Thursday, January 26, 2012


MapReduce v/s SQL

I was exposed to the MapReduce paradigm couple of years ago and am in touch with the open source implementation of MapReduce framework (Hadoop) since then. We started to play with Hadoop actively to understand the pros and cons of the framework and as of today we have considerably progressed by building our new platform backed by this powerful distributed computing framework.

During this whole journey, we encountered many challenges and questions. One of the most frequent query was why not SQL based systems and why Hadoop? After going through various discussions, technical articles and my own exposure to this system, I thought of sharing my own experience around this very frequent query originating from different development community.

The concept of MapReduce was actually brought in to solve the scale problem when you are dealing with huge amount of data, which nowadays is not a problem that exists only for big corporate houses (like Google, Microsoft etc.). With the bloat of information everywhere, this problem of dealing with huge data set has become a more common problem than earlier.  Most of the times people try to solve it with the conventional systems like SQL. Many of the places, it has been successful up to some extent, but beyond a threshold, it becomes really very challenging to tackle this problem with those conventional systems. There are many reasons of this challenge.

1. Unstructured data processing: SQL systems are optimized to deal with structured data. The whole concept of relational databases is based on the notion of relational schema to store information, which becomes a challenging when you are dealing with unstructured data. In such cases you end up retro fitting your information in a tight schema, which creates challenge while digging out insight from the data. 

2. Control on processing steps: SQL mostly is a language, which is declarative in nature, and when you use SQL for querying information, you pass on your interest in result and the data sources from where this information can be retrieved. The actual details of how to get to the result still lies under the control of query processing engine. So, you are left with nothing (Most of the time you can only pass on some clue/hint to the engine to influence its strategy of processing), but to rely upon the genius of processing engine to provide you the data through optimal processing. 

3. Scale (out v/s up): Conventional systems like relational databases are designed to work on monolithic systems rather than distributed clusters. This imposes the constraint that while addressing the scale issue, you will end up buying costlier hardware. One thing worth noting here is that cost of the hardware does not increase linearly, meaning the cost of one machine having 5 times power than a standard machine is more than 5 times costlier than the standard machine. Because of this equation, it makes more sense to address the scale challenge horizontally than vertically. That means if you build framework where in you can scale by just adding more no.  of machines, it makes more sense. Of course adding more machines comes with an overhead of more co-ordination requirements. For which if you have at your luxury a framework like Hadoop, then it can be a smart move to approach for scale out using such frameworks.

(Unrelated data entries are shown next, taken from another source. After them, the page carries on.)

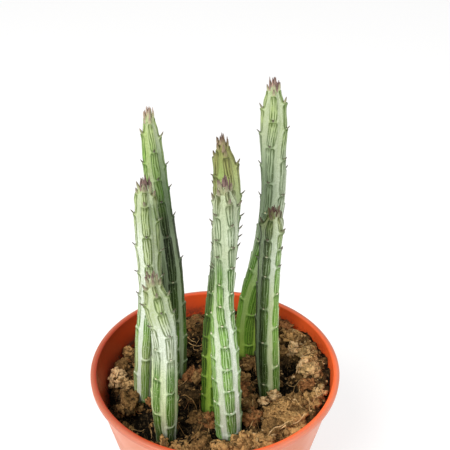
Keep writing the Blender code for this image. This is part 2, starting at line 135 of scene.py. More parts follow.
# Each stem: heights are above SOIL_LEVEL, and the first one is where the stem meets the soil.
#   line    the middle of the stem: (height, x, y)
#   girth   the radius over the ribs: (height, radius), and the last height is the stem's top
#   turn    the way that the first rib faces: (height, degrees from +X)
#   levels  where the first rib bears its leaves
#   hand    which way the leaves wind round the stem
#   leafy   the height from which the leaves are still there
#   tone    (height, groove on the left, window on the left, groove on the right, window on the
#           right, how far the windows show as drawn lines)
#   crown   the light and the dark colour of the young leaves at the tip, and how far they are raised
# The left and right colours of each tone row are partly the plant's own and partly painted shade: the side
# away from the light, or in another stem's shadow, is painted darker.
STEMS = {
    "stem_1": {
        "line": (
            (-2, -16.6, 7.2), (24, -16.4, 8.5), (48, -17.4, 9.7), (74, -20.4, 11.0),
            (91, -22.0, 11.8), (112, -23.5, 12.9),
        ),
        "girth": (
            (-2, 4.4), (10, 4.7), (30, 4.6), (57, 4.4), (83, 4.2), (91, 4.1), (99, 3.7),
            (106, 2.8), (112, 1.8),
        ),
        "turn": ((-2, -89), (30, -86), (62, -72), (98, -75), (112, -76)),
        "levels": (1, 13, 27, 45, 65, 79.5, 88.5, 99.2, 109.5, 112),
        "hand": -1,
        "leafy": 40,
        # Its right side is painted darker, in part as painted shade away from the light.
        "tone": (
            (0, MIST, MOSS, SLATE, MOSS, 0.0),
            (11, MILK, LEAF, MIST, MOSS, 0.0),
            (20, MILK, MOSS, MIST, LEAF, 0.0),
            (28, PALE, DEEP, MIST, MOSS, 0.0),
            (36, SLATE, DEEP, MIST, MOSS, 0.0),
            (60, MIST, NIGHT, MIST, NIGHT, 0.1),
            (72, PALE, MOSS, SLATE, DEEP, 0.3),
            (84, PALE, SPRING, SLATE, LEAF, 0.6),
            (98, TENDER, FRESH, MIST, SPRING, 0.7),
            (106, TENDER, SPRING, PALE, TENDER, 0.7),
            (112, PALE, TENDER, PALE, TENDER, 0.6),
        ),
        "crown": (SAND, DUSK, 0.6),
    },
    "stem_2": {
        "line": (
            (-3.5, -28.9, -3.2), (24, -26.8, -3.2), (48, -24.3, -3.2), (70, -24.2, -3.2),
            (92.5, -24.4, -3.2),
        ),
        "girth": (
            (-3.5, 4.1), (3, 4.3), (24, 4.3), (53, 4.3), (62, 4.4), (74, 4.5), (80, 4.3),
            (86, 3.7), (90, 3.5), (92.5, 3.1),
        ),
        "turn": ((-3.5, -84), (42, -88), (92.5, -92)),
        "levels": (-4, 17.4, 39.6, 51, 61.7, 74, 86.7, 91.4, 92.5),
        "hand": -1,
        "leafy": 42,
        "tone": (
            (0, FROST, SPRING, FROST, FRESH, 0.0),
            (8, FROST, SPRING, MILK, FRESH, 0.0),
            (18, FROST, TENDER, MILK, SPRING, 0.0),
            (34, FROST, FRESH, FROST, FRESH, 0.3),
            (46, FROST, PALE, MILK, SPRING, 0.8),
            (58, FROST, TENDER, MILK, TENDER, 0.9),
            (72, FROST, TENDER, PALE, TENDER, 1.0),
            (83, PALE, TENDER, MIST, SPRING, 0.9),
            (92.5, PALE, TENDER, PALE, OLIVE, 0.7),
        ),
        "crown": (DUSK, PLUM, 1.6),
    },
    "stem_3": {
        "line": (
            (-2.3, -18.9, -25.8), (15, -18.9, -26.7), (35, -18.1, -27.7), (50, -18.1, -28.4),
            (60, -19.6, -29.0), (72, -21.1, -29.6),
        ),
        "girth": (
            (-2.3, 4.0), (4, 4.6), (14, 4.9), (25, 4.8), (35, 4.5), (48, 4.4), (58, 4.6),
            (63, 4.3), (67, 3.4), (72, 2.2),
        ),
        "turn": ((-2.3, -57), (46, -57), (56, -68), (72, -74)),
        "levels": (4.5, 22.5, 38.3, 49.4, 60.1, 66.7, 70.6, 72),
        "hand": 1,
        "leafy": 48,
        "tone": (
            (0, MIST, MOSS, FROST, MOSS, 0.0),
            (11, CELERY, LEAF, CELERY, LEAF, 0.1),
            (30, CELERY, LEAF, MILK, LEAF, 0.3),
            (40, MILK, MIST, FROST, PALE, 0.8),
            (50, FROST, PALE, FROST, MILK, 1.0),
            (58, PALE, TENDER, MILK, TENDER, 1.0),
            (65, PALE, TENDER, PALE, SPRING, 0.9),
            (72, PALE, OLIVE, PALE, OLIVE, 0.7),
        ),
        "crown": (DUSK, PLUM, -0.6),
    },
    "stem_4": {
        "line": (
            (0.6, 4.9, -27.2), (21, 4.1, -28.0), (40, 3.3, -28.8), (58, 2.7, -29.5),
            (74, 3.2, -30.1), (92, 3.3, -30.8), (108, 2.8, -31.5),
        ),
        "girth": (
            (0.6, 5.0), (12, 5.1), (30, 5.0), (40, 4.8), (50, 4.3), (61, 3.8), (68, 3.5),
            (78, 3.5), (86, 3.8), (92, 4.0), (97, 3.8), (103, 3.4), (108, 2.2),
        ),
        "turn": ((0.6, -68), (20, -76), (42, -84), (52, -92), (60, -103), (72, -121), (108, -140)),
        "levels": (13.5, 25, 35.6, 45.9, 54.9, 63, 71.7, 82.8, 89.5, 98.7, 105.8, 108),
        "hand": 1,
        "leafy": 75,
        "tone": (
            (0, FROST, FRESH, FROST, LEAF, 0.2),
            (15, MILK, FRESH, FROST, LEAF, 0.3),
            (25, MILK, FRESH, FROST, FRESH, 0.4),
            (50, MILK, FRESH, FROST, FRESH, 0.4),
            (62, PALE, FRESH, MILK, LEAF, 0.4),
            (77, MIST, LEAF, MILK, LEAF, 0.6),
            (85, PALE, MIST, PALE, MIST, 1.0),
            (91, PALE, MIST, MILK, MIST, 1.0),
            (98, PALE, MIST, PALE, MIST, 1.0),
            (108, PALE, OLIVE, PALE, OLIVE, 0.7),
        ),
        "crown": (DUSK, PLUM, 1.0),
    },
    "stem_5": {
        "line": (
            (0, -1.1, -14.1), (33, -0.6, -14.1), (51.5, 0.8, -14.1), (69, 2.4, -14.1),
            (87, 3.6, -14.1), (100, 3.6, -14.1), (114, 2.2, -14.1),
        ),
        "girth": (
            (0, 4.5), (33, 4.3), (60, 4.1), (69, 4.1), (77, 4.4), (86, 4.6), (94, 4.7),
            (100, 4.5), (105, 4.0), (110, 3.0), (114, 1.8),
        ),
        "turn": ((0, -79), (54, -70), (114, -73)),
        "levels": (3.9, 13.8, 23.6, 33, 42.6, 52.5, 62.5, 73, 82, 90, 99, 110.5, 114),
        "hand": 1,
        "leafy": 66,
        "tone": (
            (0, LEEK, LEAF, LEEK, LEAF, 0.0),
            (30, LEEK, MOSS, LEEK, DEEP, 0.0),
            (45, LEAF, MOSS, MIST, MOSS, 0.0),
            (60, MIST, MOSS, MIST, MOSS, 0.1),
            (75, MILK, SLATE, MILK, SLATE, 0.8),
            (90, MIST, OLIVE, MIST, SPRING, 0.8),
            (104, SPRING, OLIVE, LIME, OLIVE, 0.7),
            (114, OLIVE, OLIVE, OLIVE, OLIVE, 0.6),
        ),
        "crown": (SAND, BARK, 0.9),
    },
    "stem_6": {
        "line": (
            (1.6, 13.4, 18.2), (16, 14.0, 19.0), (31, 15.7, 19.7), (45, 18.6, 20.4),
            (60, 21.1, 21.2), (75, 22.4, 21.9), (97, 21.8, 23.0), (118, 21.1, 24.1),
        ),
        "girth": (
            (1.6, 4.9), (10, 5.2), (24, 5.2), (38, 4.8), (55, 4.6), (80, 4.7), (92, 4.8),
            (100, 5.0), (106, 4.8), (111, 4.0), (115, 3.5), (118, 2.8),
        ),
        "turn": ((1.6, -154), (22, -159), (80, -119), (96, -111), (105, -98), (118, -94)),
        "levels": (13.1, 28.5, 42, 55.4, 68.5, 81.7, 96.5, 106.5, 115.7, 118),
        "hand": 1,
        "leafy": 66,
        "tone": (
            (0, LEEK, FRESH, LEEK, LEAF, 0.0),
            (20, SPRING, FRESH, LEEK, MOSS, 0.0),
            (34, SPRING, LEAF, FRESH, MOSS, 0.1),
            (50, MIST, LEAF, PALE, LEAF, 0.3),
            (62, SLATE, SLATE, MILK, SLATE, 0.6),
            (82, SLATE, SLATE, MILK, MIST, 0.9),
            (93, MIST, MIST, PALE, MIST, 0.9),
            (99, PALE, MIST, PALE, SPRING, 0.9),
            (106, PALE, TENDER, PALE, SPRING, 0.9),
            (118, PALE, TENDER, PALE, SPRING, 0.7),
        ),
        "crown": (BLUSH, PLUM, 1.6),
    },
    "stem_7": {
        "line": (
            (2.6, 21.6, -7.5), (17, 20.6, -7.5), (30, 19.9, -7.5), (51, 19.6, -7.5),
            (71, 19.9, -7.5), (84.5, 20.4, -7.5),
        ),
        "girth": (
            (2.6, 4.2), (9, 4.5), (18, 4.6), (27, 4.5), (40, 4.3), (58, 4.1), (76, 3.9),
            (80.5, 3.6), (84.5, 2.3),
        ),
        "turn": ((2.6, -120), (40, -115), (84.5, -114)),
        "levels": (8.2, 29.3, 45.2, 59.6, 68, 74.9, 82.6, 84.5),
        "hand": -1,
        "leafy": 60,
        # Its dark left side is painted shadow cast by the stems to its left.
        "tone": (
            (0, MIST, MOSS, CELERY, LEAF, 0.0),
            (16, SLATE, NIGHT, CELERY, LEAF, 0.0),
            (34, SLATE, NIGHT, CELERY, FRESH, 0.0),
            (48, SLATE, DEEP, CELERY, FRESH, 0.1),
            (64, MIST, DEEP, FROST, FRESH, 0.4),
            (76, MIST, DEEP, MILK, SPRING, 0.5),
            (84.5, OLIVE, MOSS, PALE, OLIVE, 0.5),
        ),
        "crown": (PLUM, BARK, 0.0),
    },
}

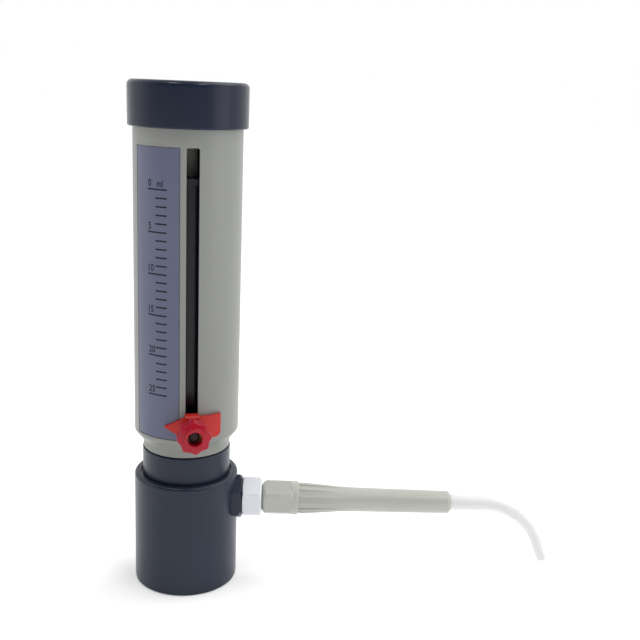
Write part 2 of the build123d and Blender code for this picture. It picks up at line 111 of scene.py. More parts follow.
def addStudio(values):
    world = bpy.data.worlds.new("room")
    world.use_nodes = True
    tree = world.node_tree
    # The room's brightness runs from front to back with the direction's Y.
    way = tree.nodes.new("ShaderNodeSeparateXYZ")
    tree.links.new(tree.nodes.new("ShaderNodeTexCoord").outputs["Generated"], way.inputs[0])
    share = tree.nodes.new("ShaderNodeMapRange")
    share.interpolation_type = "SMOOTHSTEP"
    share.inputs["From Min"].default_value = -0.75
    share.inputs["From Max"].default_value = 0.25
    share.inputs["To Min"].default_value = values["roomFront"]
    share.inputs["To Max"].default_value = values["roomBack"]
    tree.links.new(way.outputs["Y"], share.inputs["Value"])
    sky = tree.nodes["Background"]
    sky.inputs["Color"].default_value = (1, 1, 1, 1)
    tree.links.new(share.outputs["Result"], sky.inputs["Strength"])
    bpy.context.scene.world = world
    sun = bpy.data.lights.new("sun", "SUN")
    sun.angle = math.radians(values["sun"]["angle"])
    sun.energy = values["sun"]["strength"]
    holder = bpy.data.objects.new("sun", sun)
    holder.matrix_world = facing((0, 0, 1), values["sun"]["from"])
    bpy.context.scene.collection.objects.link(holder)
    for name, lamp in values["lamps"].items():
        light = bpy.data.lights.new(name, "AREA")
        light.shape = "RECTANGLE"
        light.size, light.size_y = lamp["size"]
        light.energy = lamp["power"]
        holder = bpy.data.objects.new(name, light)
        holder.matrix_world = facing(lamp["place"], np.array(lamp["place"]) - np.array(values["aim"]))
        bpy.context.scene.collection.objects.link(holder)
    reach = values["floorReach"]
    corners = [(-reach, -reach, 0), (reach, -reach, 0), (reach, reach, 0), (-reach, reach, 0)]
    mesh = bpy.data.meshes.new("floor")
    mesh.from_pydata(corners, [], [(0, 1, 2, 3)])
    floor = bpy.data.objects.new("floor", mesh)
    bpy.context.scene.collection.objects.link(floor)
    paint = bpy.data.materials.new("floorPaint")
    paint.use_nodes = True
    shader = paint.node_tree.nodes["Principled BSDF"]
    shader.inputs["Base Color"].default_value = values["floorColour"]
    shader.inputs["Roughness"].default_value = 0.9
    shader.inputs["Emission Color"].default_value = values["floorColour"]
    shader.inputs["Emission Strength"].default_value = values["floorGlow"]
    mesh.materials.append(paint)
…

4. Offline v/s online processing: The original requirement because of which the MapReduce framework originated was around processing huge amount of data without caring about items like realtime processing, transaction support etc. Hence these systems are more optimized for offline processing rather than realtime processing of data. Though there are many other technologies, which are trying to address these pieces as well, but still as of today, in the heart of the framework, it is fundamentally a offline distributed processing framework. 

5. Raw talent v/s conventional wisdom:  Relational database systems have existed in the industry for quite a few years and it has catered to the need of its age very successfully. These successful years of SQL adoption in the s/w industry has produced a lot of experts around that technology.  So, when you are using SQL based systems, you have the luxury to have these expert advices. On the contrary, in the MapReduce world, the thought process is quite different and during your initial days of its adoption, it is very likely that you may end up designing your system in the relational way even though underlying you tend to use these new frameworks. Design and thought process in MapReduce requires a raw thought process, and the moment you try to retrofit this with conventional thought process of how to build your stack thinking about entities and its relationships, you debar yourself from gaining the juice of MapReduce framework.  

This post certainly does not cover each and every aspect of both the systems, but IMHO, it provides you some data point to think about while you are planning to build your stack around these technologies. Obviously, the intent of the post is not to prove anything, but to dig out different relevant points around these technologies. For a given requirement, it is even possible (and it is not very remote possibility in many of the cases) that you end up building your stack with a marriage of both these technologies.

Signing off for right now with a request to provide your fruitful comments…


  1. Nice post for newbie
    1.can you elaborate more about unstructured data in any enterprise system?
    2. Do we have any benchmarks or threshold that strongly recommends about usage of mapReduce and get away from RDMS.

  2. Nice writeup dude, keep posing your experiences with open technologies.

    By the way, do you know (or see the feasibility to write) any adaptor on top of Hadoop sub-system to use SQLs and get the data seamlessly?

  3. A very good high level comparison.
    Looking forward to more detailed posts, elaborating lower level details of the various aspects described here.
    Especially "Unstructured data" - Since most of us have a natural tendency to retrofit our data into a relational schema, how does one identify that he is dealing with such data, what are the attributes that help identify "unstructured data"